Your objective
Every line from the first one to the line containing "arm: a crowned" should be echoed exactly; leave out the rest.

Raw data

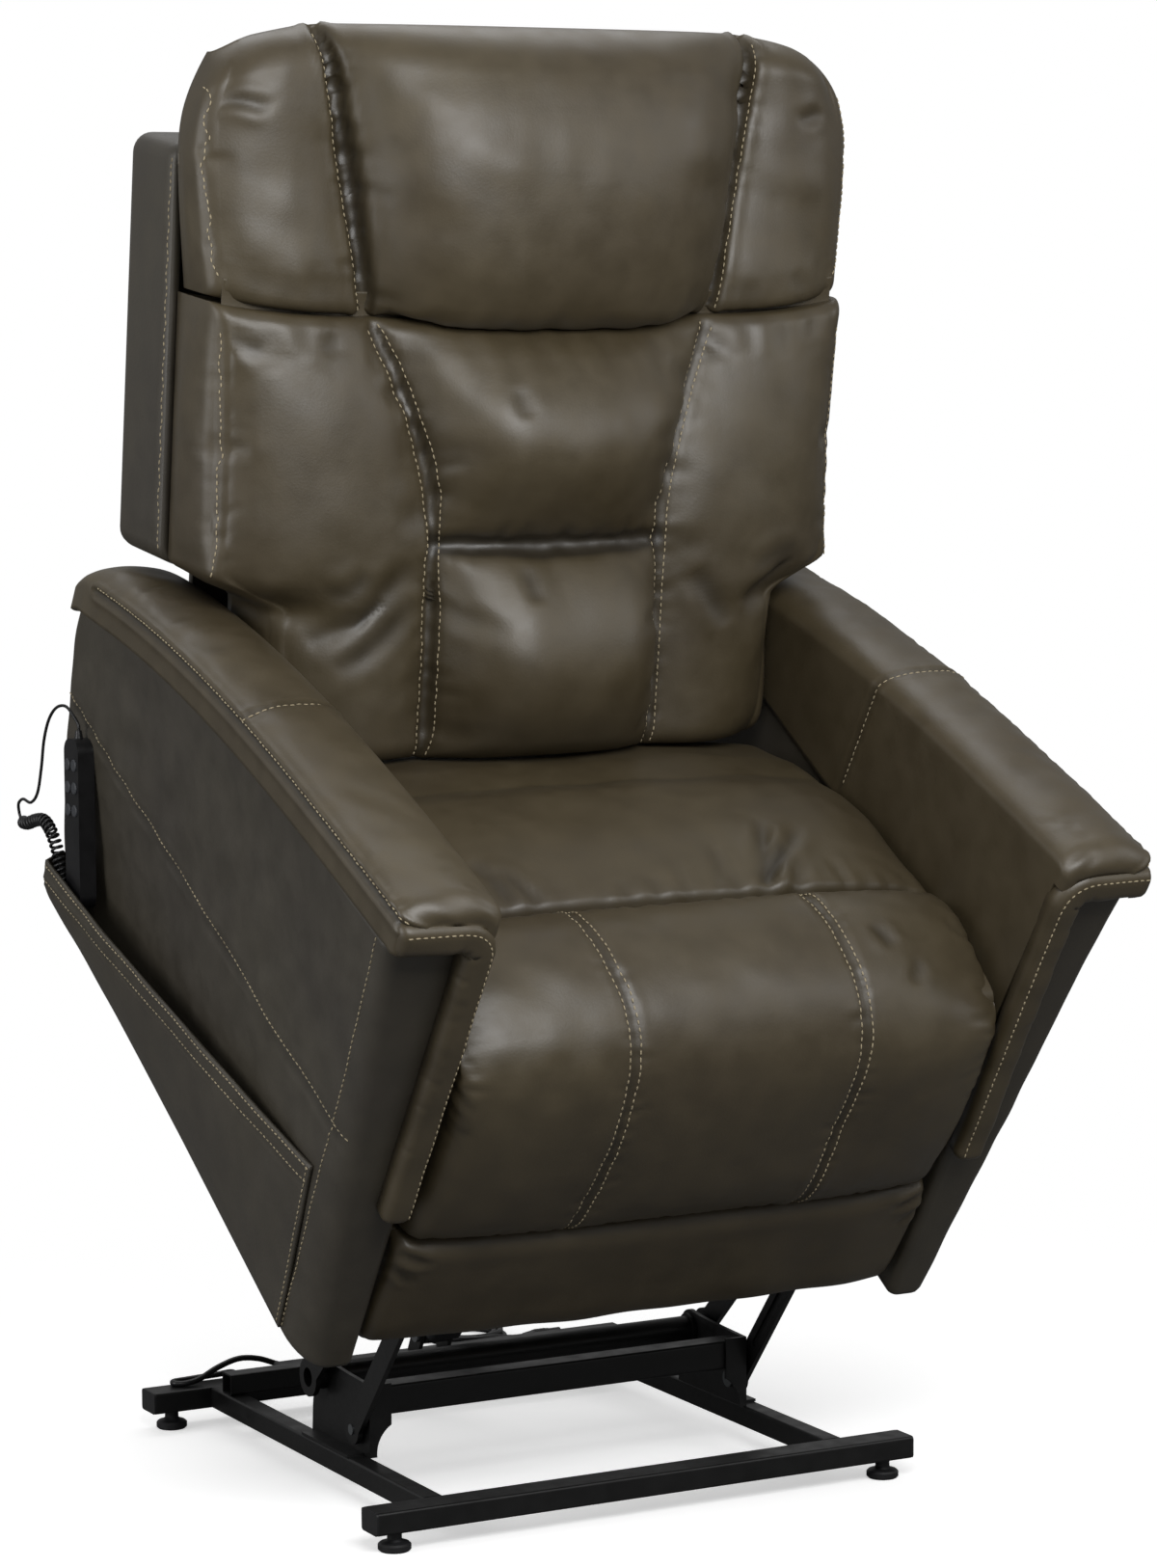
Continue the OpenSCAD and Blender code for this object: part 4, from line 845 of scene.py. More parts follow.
@dataclass
class Arm:
    """One arm: a crowned cover that runs down inside, a slanting box, and the strip round its front."""

    side: int
    shop: Shop
    inner: float = 335.0
    outer: float = 445.0
    front: float = -184.0
    rear: float = 700.0
    crown: float = 62.0
    strip: float = 37.0
    box_front: float = -165.0
    box_rear: float = 612.0
    foot: float = 30.0
    label: str = ""

    def __post_init__(self) -> None:
        """Names the side."""
        self.label = "left" if self.side > 0 else "right"

    def seam(self, y: Array) -> Array:
        """Height of the seam between the box and the cover."""
        t = (np.clip(y, self.box_front, 640.0) + 168.0) / 808.0
        over = np.interp(y, [640.0, 668.0, 692.0, 702.0], [0.0, 12.0, 31.0, 44.0])
        return 619.0 - 110.0 * t - 74.0 * t ** 3 - over

    def outside(self, z: Array) -> Array:
        """How far out the box's outer face is at a height."""
        return 396.0 + 44.0 * (z - 30.0) / 590.0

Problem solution
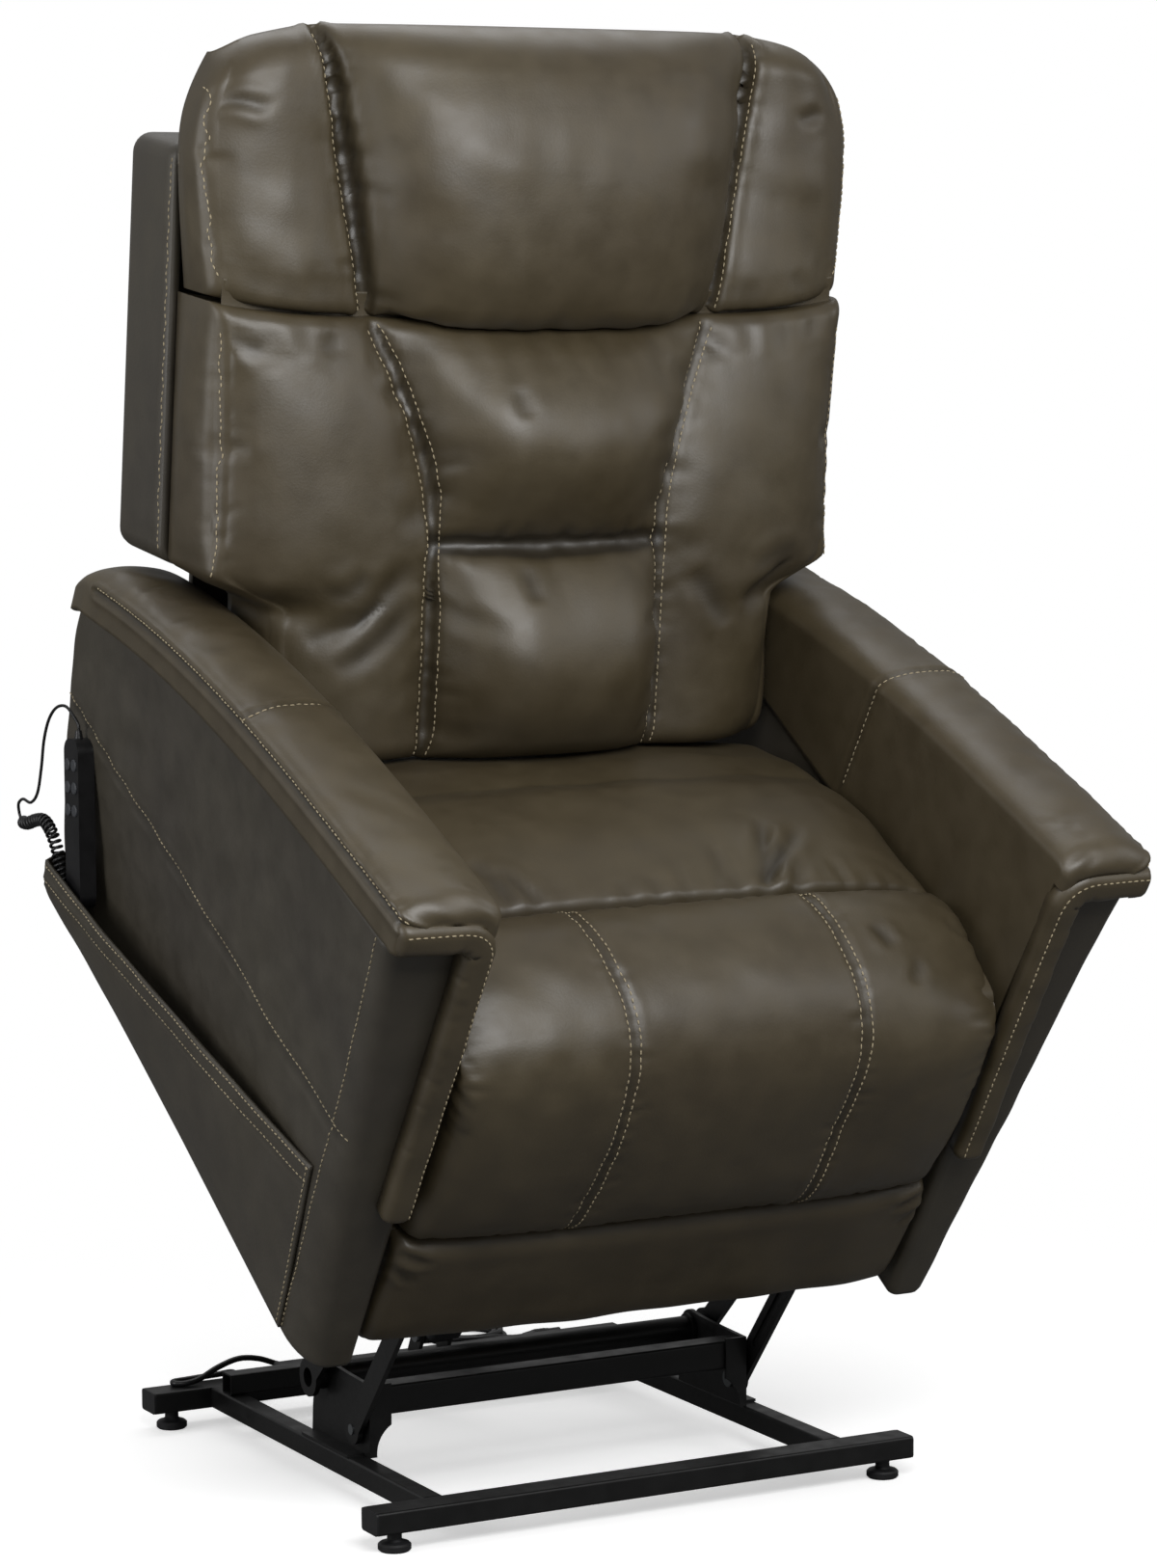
Continue the OpenSCAD and Blender code for this object: part 4, from line 845 of scene.py. More parts follow.
@dataclass
class Arm:
    """One arm: a crowned cover that runs down inside, a slanting box, and the strip round its front."""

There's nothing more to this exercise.